_Exercise brief:_ Repeat every record below exactly as it appears.

_Available records:_
※ ※ ※

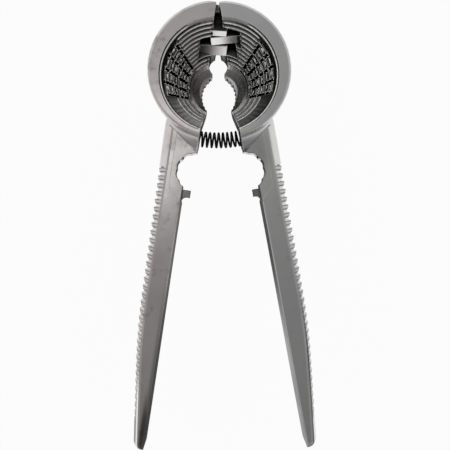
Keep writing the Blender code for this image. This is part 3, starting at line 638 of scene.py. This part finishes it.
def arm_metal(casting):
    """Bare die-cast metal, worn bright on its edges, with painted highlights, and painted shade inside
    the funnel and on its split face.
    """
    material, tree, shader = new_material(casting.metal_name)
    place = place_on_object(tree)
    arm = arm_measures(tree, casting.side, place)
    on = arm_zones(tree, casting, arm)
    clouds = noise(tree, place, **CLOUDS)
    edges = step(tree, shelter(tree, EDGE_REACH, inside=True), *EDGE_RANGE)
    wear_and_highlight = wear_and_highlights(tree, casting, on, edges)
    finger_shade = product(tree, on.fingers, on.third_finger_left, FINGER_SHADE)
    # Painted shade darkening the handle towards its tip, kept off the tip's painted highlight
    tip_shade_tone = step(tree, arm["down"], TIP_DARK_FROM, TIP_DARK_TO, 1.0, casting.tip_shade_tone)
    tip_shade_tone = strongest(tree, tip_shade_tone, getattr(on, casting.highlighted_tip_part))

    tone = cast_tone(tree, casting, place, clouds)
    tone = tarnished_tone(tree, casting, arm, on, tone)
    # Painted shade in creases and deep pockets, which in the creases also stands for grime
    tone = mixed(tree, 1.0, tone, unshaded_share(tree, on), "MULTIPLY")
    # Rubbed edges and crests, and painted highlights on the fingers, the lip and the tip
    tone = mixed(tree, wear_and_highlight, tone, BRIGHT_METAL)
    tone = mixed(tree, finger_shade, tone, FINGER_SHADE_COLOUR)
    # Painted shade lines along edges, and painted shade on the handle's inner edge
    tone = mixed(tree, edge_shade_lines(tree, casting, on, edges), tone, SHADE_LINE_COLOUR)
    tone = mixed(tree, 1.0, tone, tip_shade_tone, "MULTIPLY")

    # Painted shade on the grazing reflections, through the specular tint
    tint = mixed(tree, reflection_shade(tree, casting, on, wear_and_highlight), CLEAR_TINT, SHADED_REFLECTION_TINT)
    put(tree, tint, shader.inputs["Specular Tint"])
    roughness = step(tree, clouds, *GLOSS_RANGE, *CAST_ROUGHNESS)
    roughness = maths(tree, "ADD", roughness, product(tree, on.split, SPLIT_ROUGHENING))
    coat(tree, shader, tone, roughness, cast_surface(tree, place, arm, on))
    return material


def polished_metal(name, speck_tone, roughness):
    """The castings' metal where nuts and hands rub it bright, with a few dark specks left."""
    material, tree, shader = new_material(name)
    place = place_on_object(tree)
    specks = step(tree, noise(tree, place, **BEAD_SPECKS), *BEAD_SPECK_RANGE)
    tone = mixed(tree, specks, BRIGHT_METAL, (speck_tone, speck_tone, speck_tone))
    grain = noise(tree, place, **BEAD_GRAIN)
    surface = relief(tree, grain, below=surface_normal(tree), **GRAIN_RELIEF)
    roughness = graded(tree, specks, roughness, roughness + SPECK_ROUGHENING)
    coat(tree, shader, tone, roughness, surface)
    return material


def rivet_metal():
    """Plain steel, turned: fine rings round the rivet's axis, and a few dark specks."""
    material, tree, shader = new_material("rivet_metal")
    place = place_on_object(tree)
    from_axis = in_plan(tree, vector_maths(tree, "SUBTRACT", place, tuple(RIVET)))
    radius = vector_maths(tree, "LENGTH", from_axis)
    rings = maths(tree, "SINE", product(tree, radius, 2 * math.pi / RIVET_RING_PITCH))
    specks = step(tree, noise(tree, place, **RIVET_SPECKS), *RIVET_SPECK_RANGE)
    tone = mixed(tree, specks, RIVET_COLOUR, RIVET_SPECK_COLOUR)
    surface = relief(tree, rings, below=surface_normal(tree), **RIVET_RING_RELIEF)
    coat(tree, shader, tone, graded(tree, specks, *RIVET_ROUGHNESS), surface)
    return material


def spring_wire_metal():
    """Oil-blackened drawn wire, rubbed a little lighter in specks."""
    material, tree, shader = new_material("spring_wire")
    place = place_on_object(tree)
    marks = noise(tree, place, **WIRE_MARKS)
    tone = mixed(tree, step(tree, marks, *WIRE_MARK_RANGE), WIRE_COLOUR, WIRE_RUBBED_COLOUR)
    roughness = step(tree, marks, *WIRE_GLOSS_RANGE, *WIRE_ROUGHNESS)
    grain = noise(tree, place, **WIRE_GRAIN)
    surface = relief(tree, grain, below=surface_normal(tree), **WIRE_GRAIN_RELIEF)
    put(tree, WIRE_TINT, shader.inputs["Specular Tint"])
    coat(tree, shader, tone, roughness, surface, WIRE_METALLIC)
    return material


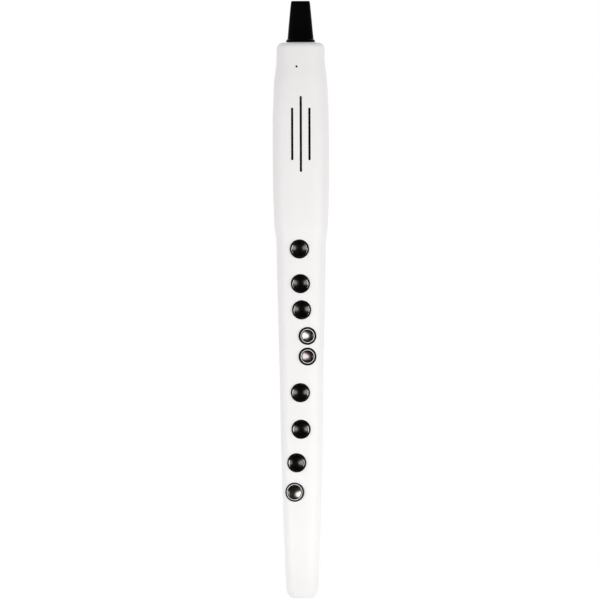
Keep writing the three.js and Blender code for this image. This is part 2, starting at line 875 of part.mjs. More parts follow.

※ ※ ※

_Full answer:_
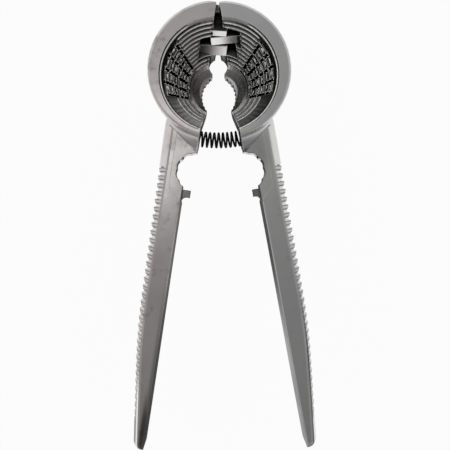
Keep writing the Blender code for this image. This is part 3, starting at line 638 of scene.py. This part finishes it.
def arm_metal(casting):
    """Bare die-cast metal, worn bright on its edges, with painted highlights, and painted shade inside
    the funnel and on its split face.
    """
    material, tree, shader = new_material(casting.metal_name)
    place = place_on_object(tree)
    arm = arm_measures(tree, casting.side, place)
    on = arm_zones(tree, casting, arm)
    clouds = noise(tree, place, **CLOUDS)
    edges = step(tree, shelter(tree, EDGE_REACH, inside=True), *EDGE_RANGE)
    wear_and_highlight = wear_and_highlights(tree, casting, on, edges)
    finger_shade = product(tree, on.fingers, on.third_finger_left, FINGER_SHADE)
    # Painted shade darkening the handle towards its tip, kept off the tip's painted highlight
    tip_shade_tone = step(tree, arm["down"], TIP_DARK_FROM, TIP_DARK_TO, 1.0, casting.tip_shade_tone)
    tip_shade_tone = strongest(tree, tip_shade_tone, getattr(on, casting.highlighted_tip_part))

    tone = cast_tone(tree, casting, place, clouds)
    tone = tarnished_tone(tree, casting, arm, on, tone)
    # Painted shade in creases and deep pockets, which in the creases also stands for grime
    tone = mixed(tree, 1.0, tone, unshaded_share(tree, on), "MULTIPLY")
    # Rubbed edges and crests, and painted highlights on the fingers, the lip and the tip
    tone = mixed(tree, wear_and_highlight, tone, BRIGHT_METAL)
    tone = mixed(tree, finger_shade, tone, FINGER_SHADE_COLOUR)
    # Painted shade lines along edges, and painted shade on the handle's inner edge
    tone = mixed(tree, edge_shade_lines(tree, casting, on, edges), tone, SHADE_LINE_COLOUR)
    tone = mixed(tree, 1.0, tone, tip_shade_tone, "MULTIPLY")

    # Painted shade on the grazing reflections, through the specular tint
    tint = mixed(tree, reflection_shade(tree, casting, on, wear_and_highlight), CLEAR_TINT, SHADED_REFLECTION_TINT)
    put(tree, tint, shader.inputs["Specular Tint"])
    roughness = step(tree, clouds, *GLOSS_RANGE, *CAST_ROUGHNESS)
    roughness = maths(tree, "ADD", roughness, product(tree, on.split, SPLIT_ROUGHENING))
    coat(tree, shader, tone, roughness, cast_surface(tree, place, arm, on))
    return material


def polished_metal(name, speck_tone, roughness):
    """The castings' metal where nuts and hands rub it bright, with a few dark specks left."""
    material, tree, shader = new_material(name)
    place = place_on_object(tree)
    specks = step(tree, noise(tree, place, **BEAD_SPECKS), *BEAD_SPECK_RANGE)
    tone = mixed(tree, specks, BRIGHT_METAL, (speck_tone, speck_tone, speck_tone))
    grain = noise(tree, place, **BEAD_GRAIN)
    surface = relief(tree, grain, below=surface_normal(tree), **GRAIN_RELIEF)
    roughness = graded(tree, specks, roughness, roughness + SPECK_ROUGHENING)
    coat(tree, shader, tone, roughness, surface)
    return material


def rivet_metal():
    """Plain steel, turned: fine rings round the rivet's axis, and a few dark specks."""
    material, tree, shader = new_material("rivet_metal")
    place = place_on_object(tree)
    from_axis = in_plan(tree, vector_maths(tree, "SUBTRACT", place, tuple(RIVET)))
    radius = vector_maths(tree, "LENGTH", from_axis)
    rings = maths(tree, "SINE", product(tree, radius, 2 * math.pi / RIVET_RING_PITCH))
    specks = step(tree, noise(tree, place, **RIVET_SPECKS), *RIVET_SPECK_RANGE)
    tone = mixed(tree, specks, RIVET_COLOUR, RIVET_SPECK_COLOUR)
    surface = relief(tree, rings, below=surface_normal(tree), **RIVET_RING_RELIEF)
    coat(tree, shader, tone, graded(tree, specks, *RIVET_ROUGHNESS), surface)
    return material


def spring_wire_metal():
    """Oil-blackened drawn wire, rubbed a little lighter in specks."""
    material, tree, shader = new_material("spring_wire")
    place = place_on_object(tree)
    marks = noise(tree, place, **WIRE_MARKS)
    tone = mixed(tree, step(tree, marks, *WIRE_MARK_RANGE), WIRE_COLOUR, WIRE_RUBBED_COLOUR)
    roughness = step(tree, marks, *WIRE_GLOSS_RANGE, *WIRE_ROUGHNESS)
    grain = noise(tree, place, **WIRE_GRAIN)
    surface = relief(tree, grain, below=surface_normal(tree), **WIRE_GRAIN_RELIEF)
    put(tree, WIRE_TINT, shader.inputs["Specular Tint"])
    coat(tree, shader, tone, roughness, surface, WIRE_METALLIC)
    return material


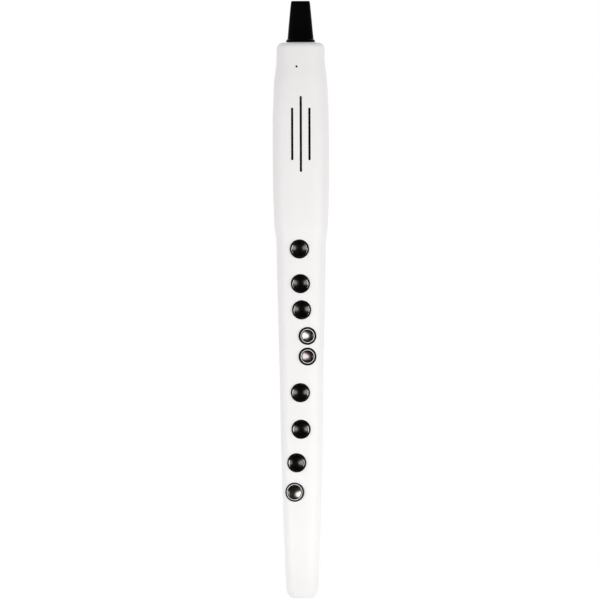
Keep writing the three.js and Blender code for this image. This is part 2, starting at line 875 of part.mjs. More parts follow.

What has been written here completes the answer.